Commentary from that voice of the people, Time magazine, was remarkably amiable in response to Rick Perry’s comments. “So what if Texas secedes?” read the headline. “Who wants a union, founded on high ideals of liberty and justice for all, to be maintained only by force of arms or weight of law?” wrote Nancy Gibbs.

Likewise Matthew Yglesias, a prominent voice in the liberal blogosphere, when he speaks of an “amicable divorce” with Texas.

“Letting a state secede on a whim would be a bad idea,” he wrote in his blog on April 18. “But the situation in 2009 is very different from the situation in 1860 so if a big state like Texas (or a sizable bloc of states) had a population that was showing a clear and consistent preference for secession, one should consider just letting them go.”

As I recall, the tone is exactly the same as that of The Economist about a decade ago when they first reported on a new movement by the Bloc Quebecois to remove Quebec from the rest of Canada.

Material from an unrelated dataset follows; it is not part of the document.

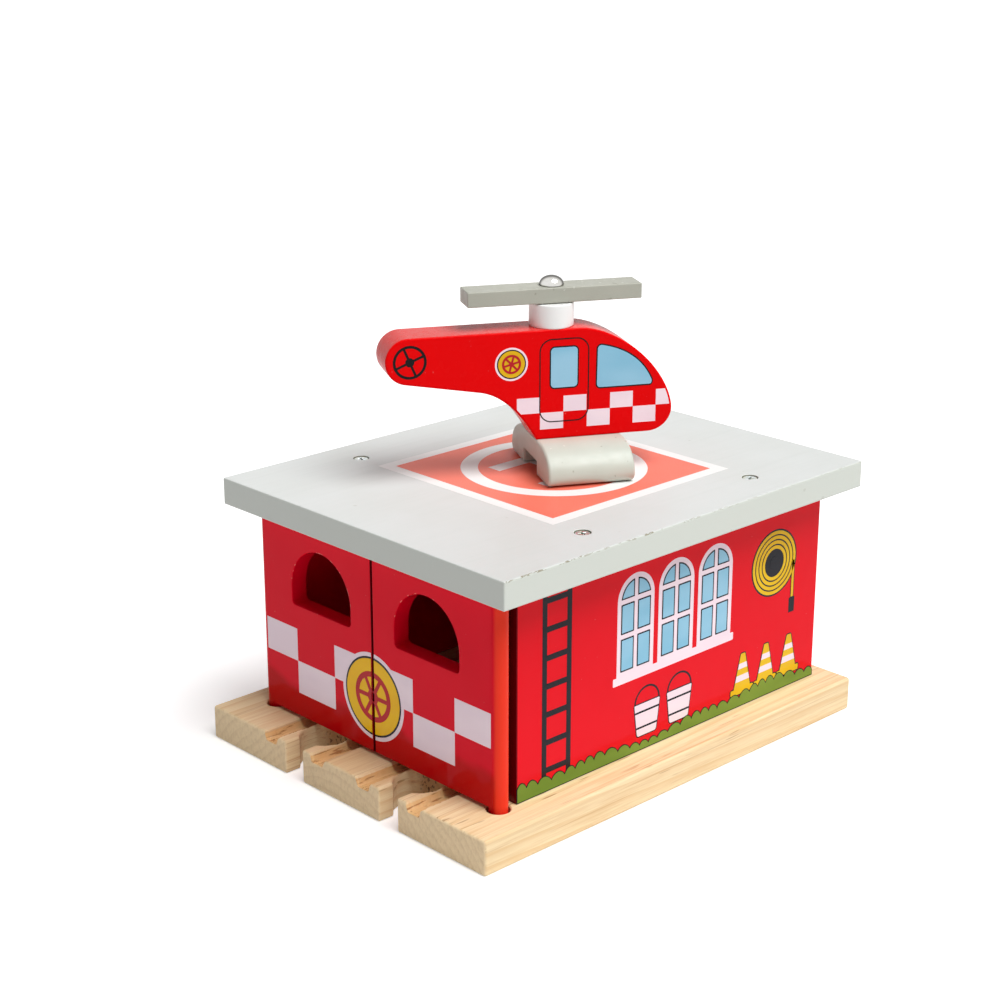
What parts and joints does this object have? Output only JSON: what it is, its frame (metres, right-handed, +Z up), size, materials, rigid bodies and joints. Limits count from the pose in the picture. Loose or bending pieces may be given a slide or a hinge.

Wish them the best, was the Economist’s go-lightly comment. Attitudes in Canada would eventually toughen, but not by much. Quebec has since been declared Quebec Nation by Prime Minister Stephen Harper.

Fundamental changes in economic dynamics change the world. They did in the early 1800’s when the North moved heavily into manufacturing and industry and soared ahead of the agrarian South. They did again in the 1930s and they will today as China and India rise as the world great manufacturing centers. Commodities guru Rogers says that in the 20 to 30 years ahead agriculture will be the booming investment field while London and New York will lose their functions as finance and investment centers to other regions in Asia and the Middle East. Good for the red states. Bad for the Northeast.

23,049 Union and 28,063 Confederate were killed, wounded, went missing or were captured at Gettysburg, 16,170 Union and 18,454 Confederate at Chickamunga, 16,170 Union and 18,454 Confederate at Chancelorsville just as the red buds were coming in, 25,251 at Manassas, 24,645 at Stone’s River, 23,741 at Shiloh and on a hot September morning in 1862, 26,135 fell together in the low hills at Antietam.